[start Information supplied]

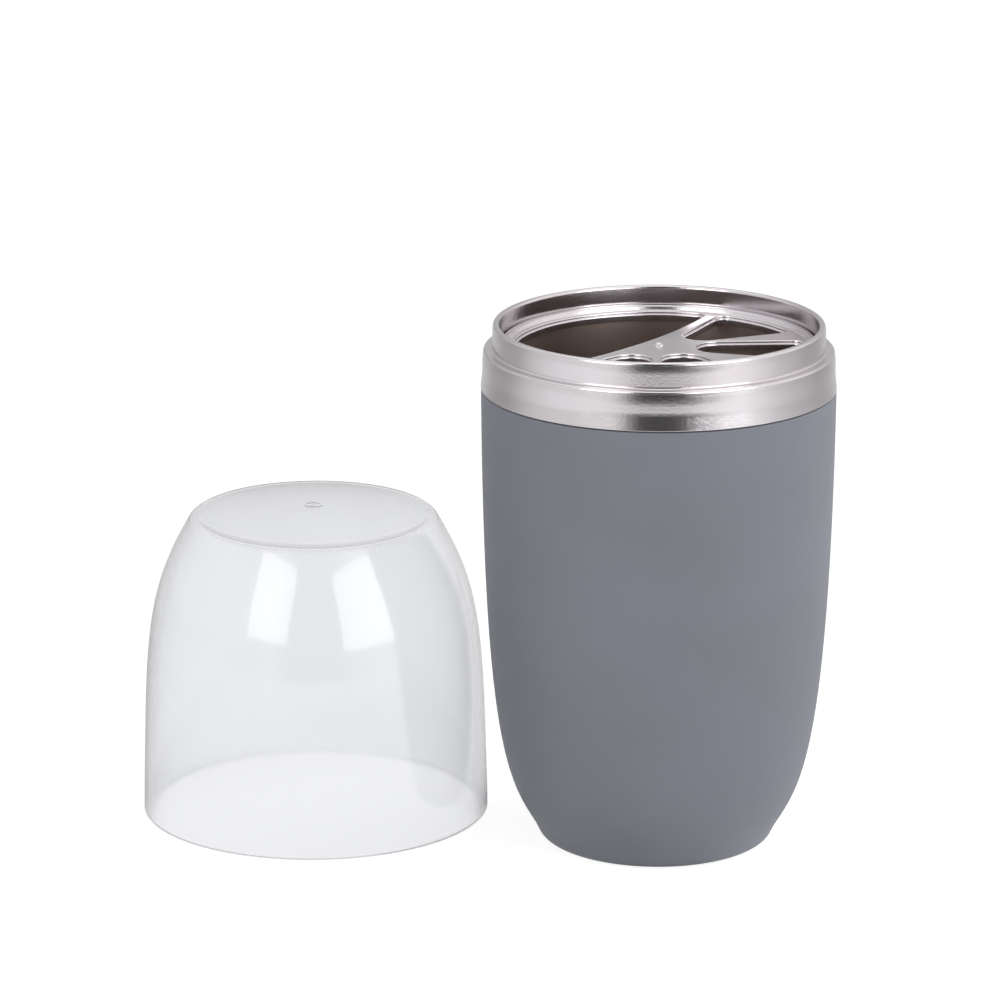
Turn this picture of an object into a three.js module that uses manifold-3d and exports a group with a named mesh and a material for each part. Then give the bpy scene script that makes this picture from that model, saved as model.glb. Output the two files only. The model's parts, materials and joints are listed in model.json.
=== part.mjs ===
// Round toothbrush holder with a loose clear lid, in millimetres, +Z up.
// The origin is the centre of the holder's foot, on the surface that the holder and its lid stand on.
// A double-walled cup carries a steel collar, a lift-out divider drops into the collar's neck,
// and the lid stands beside the holder, taken off.
import * as THREE from "three";
import { mergeVertices } from "three/addons/utils/BufferGeometryUtils.js";
import Module from "manifold-3d";

const wasm = await Module();
wasm.setup();

// Holder as a whole
const holderHeight = 135.8;
const fitGap = 0.3;

// Base pad, the non-slip disc under the foot
const padRadius = 24.5;
const padStandsOut = 0.4;
const padRecess = 0.8;

// Outer cup, the grey shell
const footRadius = 29.1;
const footRound = 3.4;
const cupTopRadius = 44.9;
const cupWall = 3.2;
const cupFloor = 2.4;
const cupFloorRound = 6;
const cupEdgeRound = 0.3;
const spigotTopRound = 0.4;

// How the cup's side swells: the two handles of its curve, the lower one from the foot and the
// upper one from the top, as shares of the side's spread and of its height
const cupCurveShares = { lowOut: 0.38, lowUp: 0.122, highIn: 0.045, highDown: 0.939 };

// Steel collar on top of the cup
const collarHeight = 16.6;
const collarLipOverhang = 0.25;
const collarLipHeight = 1.6;
const collarLipRound = 0.25;
const bandInset = 0.35;
const bandWall = 1.25;
const shoulderWidth = 2.5;
const shoulderDrop = 6.6;
const shoulderRound = 0.8;
const shoulderWall = 1.2;
const neckRootRound = 0.5;
const neckWall = 1.8;

// Inner cup, the steel liner that hangs from its flange between the cup and the collar,
// with an air space between its wall and the cup's
const airSpace = 2.35;
const linerWall = 0.8;
const linerFloorRound = 7;
const linerEdgeRound = 0.35;

// Divider, the pressed disc with five openings
const dividerDrop = 6;
const dividerSheet = 1;
const dividerFlangeRise = 1.2;
const dividerFlangeWidth = 1.6;
const dividerFlangeRound = 0.6;
const dividerFlangeFoot = 0.5;
const dividerSkirtWall = 1;
const openingMargin = 1.5;
const openingCornerRadius = 2.3;
const lipWall = 0.9;
const lipDepth = 2.4;
const hubMarkRadius = 1.4;
const hubMarkRise = 0.4;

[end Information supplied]

Extract each line from the listing above, please, and repeat it exactly.

**Result of this exercise:**
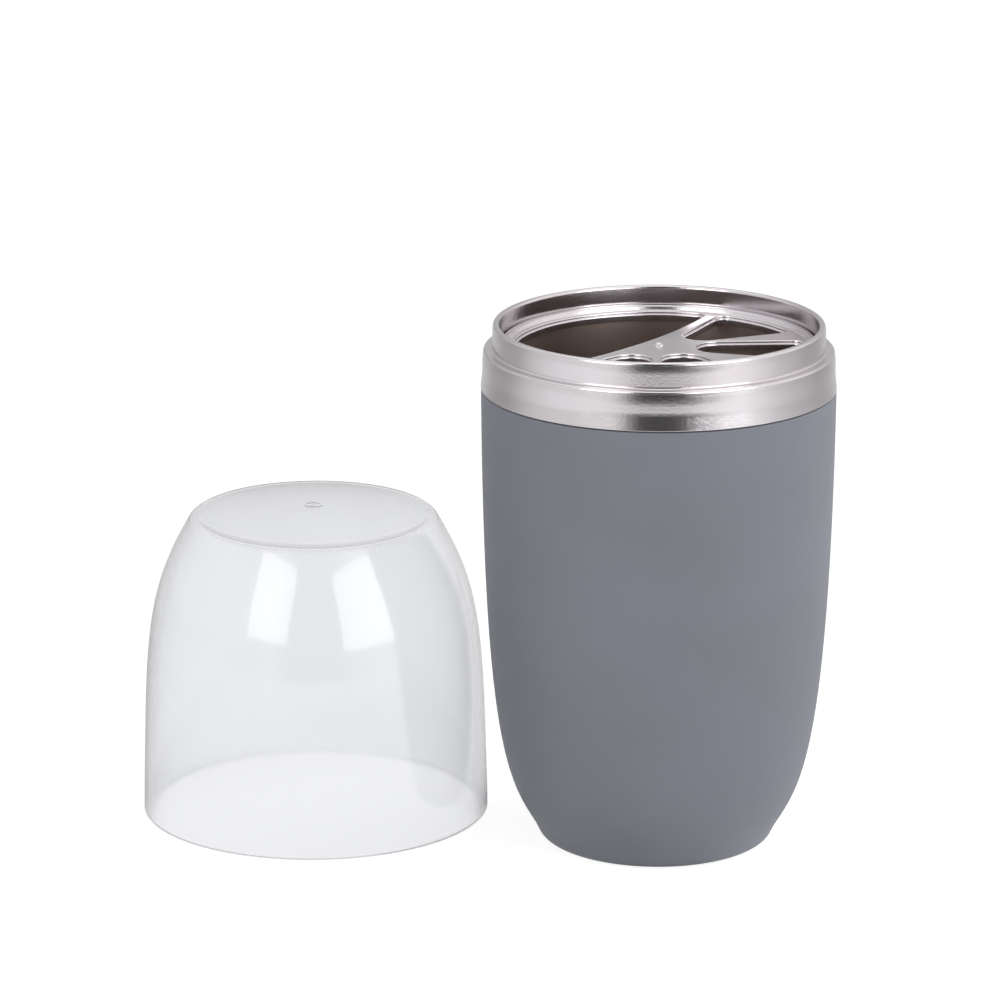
Turn this picture of an object into a three.js module that uses manifold-3d and exports a group with a named mesh and a material for each part. Then give the bpy scene script that makes this picture from that model, saved as model.glb. Output the two files only. The model's parts, materials and joints are listed in model.json.
=== part.mjs ===
// Round toothbrush holder with a loose clear lid, in millimetres, +Z up.
// The origin is the centre of the holder's foot, on the surface that the holder and its lid stand on.
// A double-walled cup carries a steel collar, a lift-out divider drops into the collar's neck,
// and the lid stands beside the holder, taken off.
import * as THREE from "three";
import { mergeVertices } from "three/addons/utils/BufferGeometryUtils.js";
import Module from "manifold-3d";

const wasm = await Module();
wasm.setup();

// Holder as a whole
const holderHeight = 135.8;
const fitGap = 0.3;

// Base pad, the non-slip disc under the foot
const padRadius = 24.5;
const padStandsOut = 0.4;
const padRecess = 0.8;

// Outer cup, the grey shell
const footRadius = 29.1;
const footRound = 3.4;
const cupTopRadius = 44.9;
const cupWall = 3.2;
const cupFloor = 2.4;
const cupFloorRound = 6;
const cupEdgeRound = 0.3;
const spigotTopRound = 0.4;

// How the cup's side swells: the two handles of its curve, the lower one from the foot and the
// upper one from the top, as shares of the side's spread and of its height
const cupCurveShares = { lowOut: 0.38, lowUp: 0.122, highIn: 0.045, highDown: 0.939 };

// Steel collar on top of the cup
const collarHeight = 16.6;
const collarLipOverhang = 0.25;
const collarLipHeight = 1.6;
const collarLipRound = 0.25;
const bandInset = 0.35;
const bandWall = 1.25;
const shoulderWidth = 2.5;
const shoulderDrop = 6.6;
const shoulderRound = 0.8;
const shoulderWall = 1.2;
const neckRootRound = 0.5;
const neckWall = 1.8;

// Inner cup, the steel liner that hangs from its flange between the cup and the collar,
// with an air space between its wall and the cup's
const airSpace = 2.35;
const linerWall = 0.8;
const linerFloorRound = 7;
const linerEdgeRound = 0.35;

// Divider, the pressed disc with five openings
const dividerDrop = 6;
const dividerSheet = 1;
const dividerFlangeRise = 1.2;
const dividerFlangeWidth = 1.6;
const dividerFlangeRound = 0.6;
const dividerFlangeFoot = 0.5;
const dividerSkirtWall = 1;
const openingMargin = 1.5;
const openingCornerRadius = 2.3;
const lipWall = 0.9;
const lipDepth = 2.4;
const hubMarkRadius = 1.4;
const hubMarkRise = 0.4;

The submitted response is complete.